Tuesday, June 5, 2012

The weather affects my pain level. This rainy, sticky, moist, grey yuckiness is what my body is feeling like now. I wonder if along with the earth, my body swells too, taking in the moistness, bloating with rains. The surgeon's scalpels have been scraping, slicing through my vaginal walls and deeper through my cervix all night. I feel like a rag, a damp, aching rag of a human body.
The days of warmth and sunshine were a haven and a heaven for my body. I almost felt great, I almost believed that the wound had healed and that I could march back into life with my healed and gracious body. And then the rain came and stayed and poured down and the earth kept swelling and swelling and my aching, tired body once again surrendered to the inevitable cruelty that it had escaped from for five whole days of delight.
Sleep did not come tonight. Chopped, chiseled, sliced, diced. If my body would bleed, there would be a deep puddle of dark red underneath me now. My body doesn't bleed, it keeps its suffering to itself, sharing its fate only with me.

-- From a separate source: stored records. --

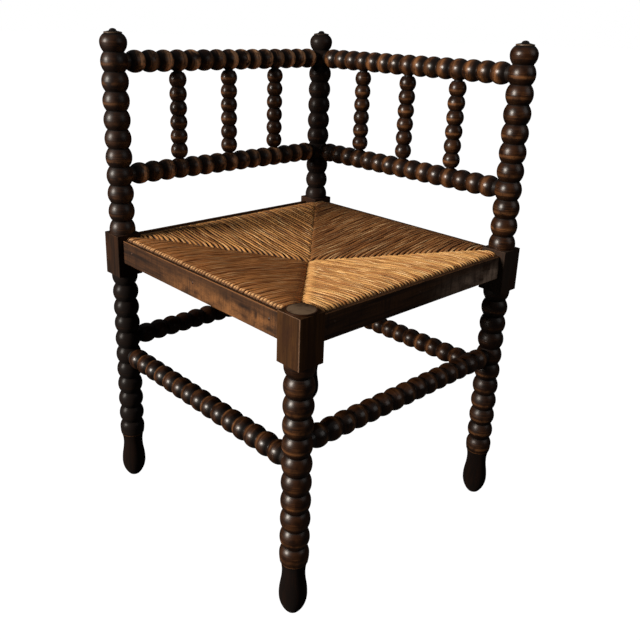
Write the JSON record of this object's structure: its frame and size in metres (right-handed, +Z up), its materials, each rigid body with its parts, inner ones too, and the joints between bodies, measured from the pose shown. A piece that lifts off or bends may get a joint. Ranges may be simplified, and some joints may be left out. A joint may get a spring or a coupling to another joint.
{
  "type": "corner chair",
  "caption": "Square corner chair in ball-turned dark oak with spindle backs on adjoining sides, staggered stretchers, club feet and a sagging rush seat.",
  "frame": {"origin": "on the floor under the centre of the seat", "axes": "+Z up, the front post at -X -Y and the back post at +X +Y, the sides of the seat along X and Y"},
  "size_m": [0.472, 0.472, 0.7654],
  "materials": {
    "oak": "dark stained and waxed oak, worn brown on the crown of each ball",
    "rail_oak": "plain unstained oak, hidden in the rush",
    "strip_oak": "brown stained board, scuffed",
    "rush": "twisted dry rush, golden to brown",
    "nail_iron": "rusted wire nail"
  },
  "bodies": {
    "root": {"front_post": "oak", "left_post": "oak", "right_post": "oak", "back_post": "oak", "top_rail_left": "oak", "top_rail_right": "oak", "lower_rail_left": "oak", "lower_rail_right": "oak", "spindle_left_1": "oak", "spindle_left_2": "oak", "spindle_left_3": "oak", "spindle_right_1": "oak", "spindle_right_2": "oak", "spindle_right_3": "oak", "stretcher_front_left": "oak", "stretcher_front_right": "oak", "stretcher_back_left": "oak", "stretcher_back_right": "oak", "seat_rail_front_left": "rail_oak", "seat_rail_front_right": "rail_oak", "seat_rail_back_left": "rail_oak", "seat_rail_back_right": "rail_oak", "edging_strip_front_left": "strip_oak", "edging_strip_front_right": "strip_oak", "edging_strip_back_left": "strip_oak", "edging_strip_back_right": "strip_oak", "rush_seat": "rush", "strip_nails": "nail_iron"}
  },
  "joints": []
}
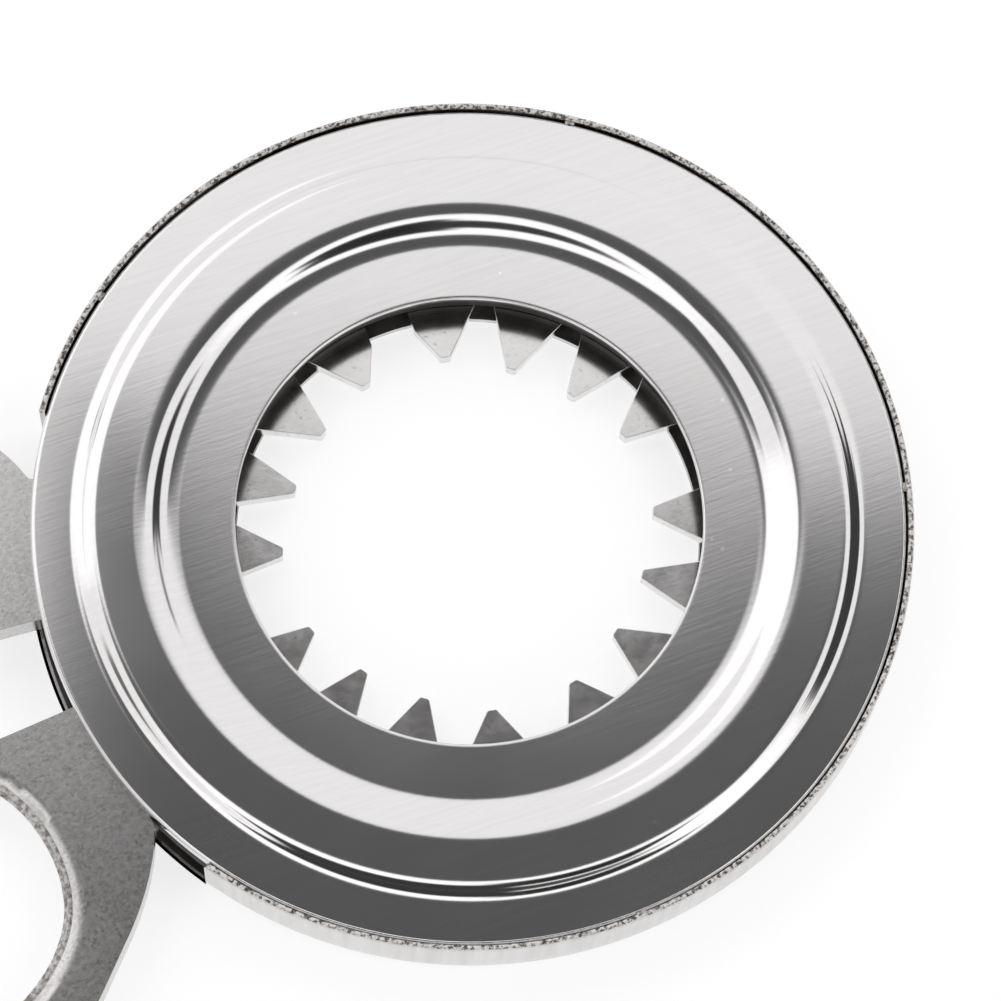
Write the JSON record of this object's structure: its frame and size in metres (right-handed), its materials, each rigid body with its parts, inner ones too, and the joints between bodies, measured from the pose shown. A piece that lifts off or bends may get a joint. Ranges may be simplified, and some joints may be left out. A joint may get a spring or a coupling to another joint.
{
  "type": "case back opener",
  "caption": "Hand-squeezed round wrench: two finger-loop handles draw toothed jaws in towards a round opening, to grip and turn a snap or screw watch back.",
  "frame": {"origin": "on the axis of the round opening, in the plane of the pan's flat underside, on which the tool rests", "axes": "+Z along the opening's axis towards the pressed cover; -X along the tool's middle line towards the handles; +Y towards the upper handle"},
  "size_m": [0.1163, 0.076, 0.0069],
  "materials": {
    "pan_steel": "drawn stainless sheet, bright rolled surface with a rough sheared rim",
    "cover_steel": "stainless sheet brushed in one direction on its flats, polished where it is pressed",
    "handle_steel": "satin, finely grained casting",
    "jaw_steel": "tumbled grey sheet with bright cut edges",
    "pin_steel": "plain turned steel",
    "tack_steel": "dull weld bead"
  },
  "bodies": {
    "housing": {"bottom_pan": "pan_steel", "top_cover": "cover_steel", "cover_tack_1": "tack_steel", "cover_tack_2": "tack_steel", "cover_tack_3": "tack_steel", "cover_tack_4": "tack_steel", "guide_stud_1": "pin_steel", "guide_stud_2": "pin_steel", "guide_stud_3": "pin_steel", "guide_stud_4": "pin_steel", "guide_stud_5": "pin_steel", "guide_stud_6": "pin_steel", "guide_stud_7": "pin_steel", "guide_stud_8": "pin_steel"},
    "upper_handle": {"handle_upper": "handle_steel"},
    "lower_handle": {"handle_lower": "handle_steel"},
    "jaw_slider_1": {"jaw_1": "jaw_steel", "drive_pin_1": "pin_steel"},
    "jaw_slider_2": {"jaw_2": "jaw_steel", "drive_pin_2": "pin_steel"},
    "jaw_slider_3": {"jaw_3": "jaw_steel", "drive_pin_3": "pin_steel"},
    "jaw_slider_4": {"jaw_4": "jaw_steel", "drive_pin_4": "pin_steel"}
  },
  "joints": [
    {"name": "handle_upper_squeeze", "type": "hinge", "parent": "housing", "child": "upper_handle", "pos_m": [0, 0, 0.0042], "axis": [0, 0, 1], "range_deg": [-7.66, 4.33]},
    {"name": "handle_lower_squeeze", "type": "hinge", "parent": "housing", "child": "lower_handle", "pos_m": [0, 0, 0.00275], "axis": [0, 0, 1], "range_deg": [-4.33, 7.66]},
    {"name": "jaw_1_slide", "type": "slide", "parent": "housing", "child": "jaw_slider_1", "axis": [-0.7071, -0.7071, 0], "range_m": [-0.0046, 0.0026]},
    {"name": "jaw_2_slide", "type": "slide", "parent": "housing", "child": "jaw_slider_2", "axis": [0.7071, -0.7071, 0], "range_m": [-0.0046, 0.0026]},
    {"name": "jaw_3_slide", "type": "slide", "parent": "housing", "child": "jaw_slider_3", "axis": [0.7071, 0.7071, 0], "range_m": [-0.0046, 0.0026]},
    {"name": "jaw_4_slide", "type": "slide", "parent": "housing", "child": "jaw_slider_4", "axis": [-0.7071, 0.7071, 0], "range_m": [-0.0046, 0.0026]}
  ],
  "couplings": [
    {"joint": "handle_lower_squeeze", "follows": "handle_upper_squeeze", "ratio": -1},
    {"joint": "jaw_1_slide", "follows": "handle_upper_squeeze", "m_per_rad": 0.034377},
    {"joint": "jaw_2_slide", "follows": "handle_upper_squeeze", "m_per_rad": 0.034377},
    {"joint": "jaw_3_slide", "follows": "handle_upper_squeeze", "m_per_rad": 0.034377},
    {"joint": "jaw_4_slide", "follows": "handle_upper_squeeze", "m_per_rad": 0.034377}
  ]
}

What is left for me to do but to wait and to know that the sun will come back out, that my earth will heave and sigh underneath its warm and sensual arrival. That the plants whose flowers have been pounded away by the torrents will grow new ones. That my body will be joyful again and that it will sing again to me the way it did only a few days ago. It will once again tell me that there is so much hope for me and that there is so much beauty awaiting to unveil itself to me. I will once again believe it and I will once again feel the blessings bestowed upon me.

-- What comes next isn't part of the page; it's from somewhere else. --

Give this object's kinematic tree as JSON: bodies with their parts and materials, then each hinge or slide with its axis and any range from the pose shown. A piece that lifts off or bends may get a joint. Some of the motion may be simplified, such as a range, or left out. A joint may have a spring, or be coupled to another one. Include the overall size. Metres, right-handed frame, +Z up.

What else can I do, but relish, remember, give praise to those moments that now feel so foreign. And how quick the change is, like a cruel transformation from butterfly back to bug.

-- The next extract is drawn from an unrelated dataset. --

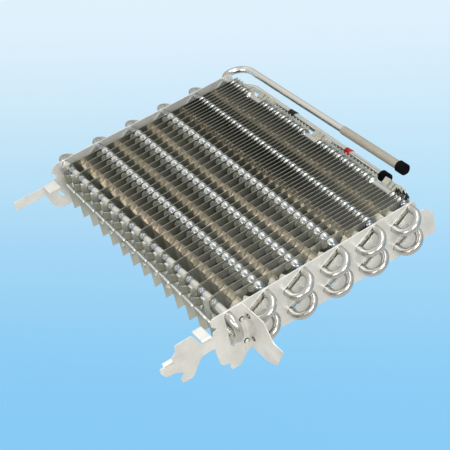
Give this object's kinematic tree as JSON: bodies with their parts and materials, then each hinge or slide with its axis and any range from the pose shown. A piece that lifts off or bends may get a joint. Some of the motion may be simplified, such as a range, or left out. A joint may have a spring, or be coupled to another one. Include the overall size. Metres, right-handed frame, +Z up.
{
  "type": "finned evaporator coil",
  "caption": "Aluminium finned-tube evaporator coil with slotted end plates, hanging arms and capped pipe ends.",
  "frame": {"origin": "middle of the bounding box in plan, on the level of its lowest point, the deeper lobe of the near plate's foot", "axes": "+X along the tubes, from the far end plate to the near one; +Y across the columns, from the arms to the two pipes; +Z up"},
  "size_m": [0.4147, 0.3364, 0.0732],
  "materials": {
    "tube": "bright drawn",
    "fin": "mill finish foil",
    "plate": "satin sheet",
    "sleeve": "matt shrink sleeve",
    "cap": "matt black"
  },
  "bodies": {
    "root": {"coil_tube": "tube", "near_end_plate": "plate", "far_end_plate": "plate", "wing_bracket": "plate", "suction_sleeve": "sleeve", "suction_cap": "cap", "inlet_cap": "cap", "long_fin_01": "fin", "long_fin_02": "fin", "long_fin_03": "fin", "long_fin_04": "fin", "long_fin_05": "fin", "long_fin_06": "fin", "long_fin_07": "fin", "long_fin_08": "fin", "long_fin_09": "fin", "long_fin_10": "fin", "long_fin_11": "fin", "long_fin_12": "fin", "long_fin_13": "fin", "long_fin_14": "fin", "medium_fin_01": "fin", "medium_fin_02": "fin", "medium_fin_03": "fin", "medium_fin_04": "fin", "medium_fin_05": "fin", "medium_fin_06": "fin", "medium_fin_07": "fin", "medium_fin_08": "fin", "medium_fin_09": "fin", "medium_fin_10": "fin", "medium_fin_11": "fin", "medium_fin_12": "fin", "medium_fin_13": "fin", "medium_fin_14": "fin", "short_fins_01": "fin", "short_fins_02": "fin", "short_fins_03": "fin", "short_fins_04": "fin", "short_fins_05": "fin", "short_fins_06": "fin", "short_fins_07": "fin", "short_fins_08": "fin", "short_fins_09": "fin", "short_fins_10": "fin", "short_fins_11": "fin", "short_fins_12": "fin", "short_fins_13": "fin", "short_fins_14": "fin"}
  },
  "joints": []
}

The knife is sharp, lodged deep inside. I imagine my legs, open, wide open with a beautiful tulip, open, wide open where my vagina is. These are the paintings that I want to paint. Bodies, open, wide open and blossoming. These are the images that help me make my way through the nights that feel  like a fight and a graveyard full of losses.
Nights of restorative sleep are for the angels. I am flesh, blood, nerves and knives.